Continuing with this genre of works whose price was set strictly according to the cost of producing them outside the boundaries of art, mention must be made of the work of the Spanish artist Isidoro Valcárcel Medina, noted for his active criticism of the commercialisation of art. In 2007, the artist was invited to create a work for the MACBA Collection, and he responded to the commission with a work that could not be collected, by painting a wall white using a small brush. The price of the work was equivalent to what a house painter would have charged for doing the same job. In 2012, Valcárcel Medina published ilimit, an artist’s book in which he explored the concepts of unlimited and limited in relation to the production of editions in series.

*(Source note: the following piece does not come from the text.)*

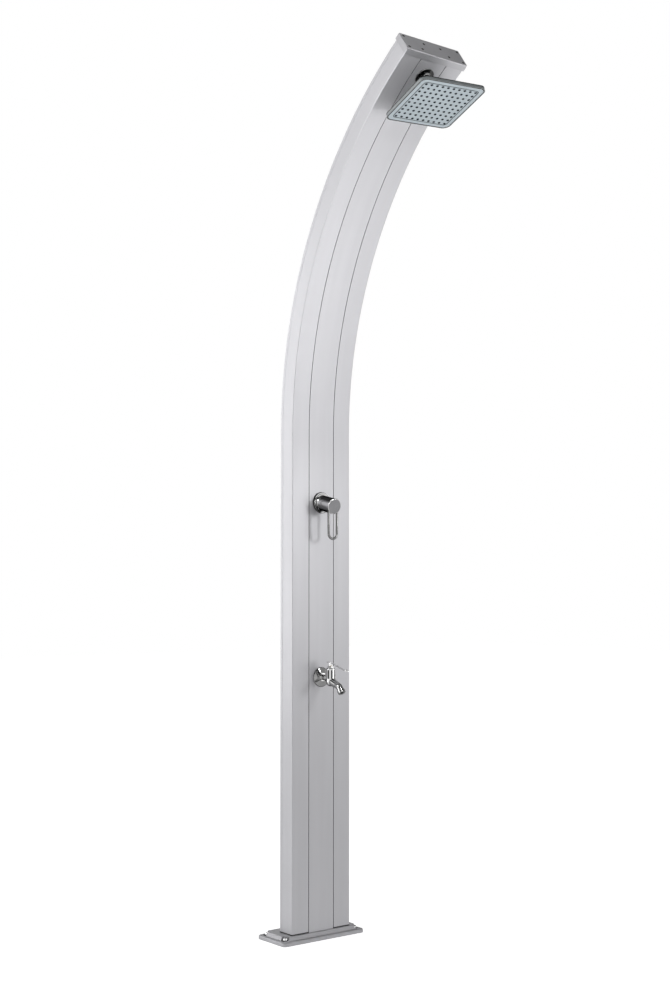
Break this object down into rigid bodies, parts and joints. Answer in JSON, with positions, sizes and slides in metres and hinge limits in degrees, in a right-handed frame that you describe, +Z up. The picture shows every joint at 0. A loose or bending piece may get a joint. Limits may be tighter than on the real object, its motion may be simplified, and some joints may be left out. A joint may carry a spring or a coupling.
{
  "type": "outdoor shower post",
  "caption": "Curved flat aluminium outdoor shower post on a bolted two-tier foot, with a square swivelling head, a single-lever mixer and a foot tap.",
  "frame": {"origin": "middle of the four floor bolts, on the ground", "axes": "+Z up, -Y the way the front of the post and its fittings face, +X across the width"},
  "size_m": [0.2778, 0.6958, 2.3772],
  "materials": {
    "anodised_aluminium": "satin silver anodised",
    "cast_aluminium": "satin cast, fine grain",
    "chrome": "polished chrome plate",
    "stainless_steel": "plain stainless steel",
    "dark_screws": "blackened steel",
    "brass": "machined brass",
    "black_rubber": "matt black rubber",
    "nozzle_rubber": "matt slate-blue silicone",
    "face_plastic": "satin pale blue-grey plastic",
    "grey_disc": "matt mid-grey",
    "plastic": "white engineering plastic",
    "ceramic": "polished white ceramic",
    "braided_hose": "braided steel over a rubber hose"
  },
  "bodies": {
    "post": {"column_profile": "anodised_aluminium", "front_panel": "anodised_aluminium", "top_cap": "anodised_aluminium", "foot_plate": "cast_aluminium", "dome_nuts": "chrome", "mixer_flange": "chrome", "cartridge_nut": "chrome", "tap_rose": "chrome", "tap_body": "chrome", "tap_nozzle": "chrome", "tap_bonnet": "chrome", "shower_rose": "chrome", "shower_stem": "chrome", "bolt_washers": "stainless_steel", "foot_screws": "stainless_steel", "cap_screws": "dark_screws", "mixer_body": "brass", "panel_locknuts": "brass", "tap_elbow": "brass", "shower_elbow": "brass", "hose_nuts": "brass", "hot_inlet": "brass", "cold_inlet_tee": "brass", "inlet_locknuts": "brass", "foot_seal": "black_rubber", "cap_gasket": "black_rubber", "mixer_seal": "black_rubber", "mixer_washer": "black_rubber", "inlet_washers": "black_rubber", "cartridge_housing": "plastic", "hose_clips": "plastic", "cartridge_disc": "ceramic", "tap_fixed_disc": "ceramic", "hot_hose": "braided_hose", "cold_hose": "braided_hose", "tap_hose": "braided_hose", "riser_hose": "braided_hose"},
    "mixer_rotor": {"cartridge_rotor": "plastic", "spindle_pin": "stainless_steel"},
    "mixer_handle": {"mixer_spindle": "brass", "handle_hub": "chrome", "hub_end_disc": "grey_disc", "hub_screw": "stainless_steel", "hub_grub_screw": "stainless_steel", "lever_loop": "chrome"},
    "tap_handle": {"tap_spindle": "brass", "tap_turning_disc": "ceramic", "tap_lever": "chrome", "tap_lever_screw": "stainless_steel"},
    "ball_bearing": {"ball_liner": "plastic"},
    "swivel": {"swivel_nut": "chrome"},
    "shower_head": {"ball_seat": "black_rubber", "inlet_boss": "brass", "filter_washer": "plastic", "head_shell": "chrome", "face_plate": "face_plastic", "nozzle_mat": "nozzle_rubber"}
  },
  "joints": [
    {"name": "mixer_temperature", "type": "hinge", "parent": "post", "child": "mixer_rotor", "pos_m": [0, -0.04475, 1.2], "axis": [0, -1, 0], "range_deg": [-45, 45]},
    {"name": "mixer_flow", "type": "hinge", "parent": "mixer_rotor", "child": "mixer_handle", "pos_m": [0, -0.04475, 1.2], "axis": [-1, 0, 0], "range_deg": [0, 24]},
    {"name": "tap_turn", "type": "hinge", "parent": "post", "child": "tap_handle", "pos_m": [0, -0.08725, 0.715], "axis": [0, 0, 1], "range_deg": [0, 90]},
    {"name": "head_tilt", "type": "hinge", "parent": "post", "child": "ball_bearing", "pos_m": [0, -0.5154, 2.24914], "axis": [1, 0, 0], "range_deg": [-48, 2]},
    {"name": "head_side_tilt", "type": "hinge", "parent": "ball_bearing", "child": "swivel", "pos_m": [0, -0.5154, 2.24914], "axis": [0, 0.9673, -0.2538], "range_deg": [-11.1, 8.9]},
    {"name": "head_spin", "type": "hinge", "parent": "swivel", "child": "shower_head", "pos_m": [0, -0.5154, 2.24914], "axis": [0.0192, 0.2537, 0.9671], "continuous": true}
  ]
}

The Argentine artist León Ferrari, known for his rebellious nature and his outspoken criticism of war and the Catholic religion, worked with mechanical techniques to reproduce architectural plans, creating unlimited series of no commercial value that he later sent out by mail. This was yet another example of the use of endless mass production with the critical intention of challenging the value of the artistic object, the attribution of cultural value and meaning to the work by the historical context, and the very idea of authorship.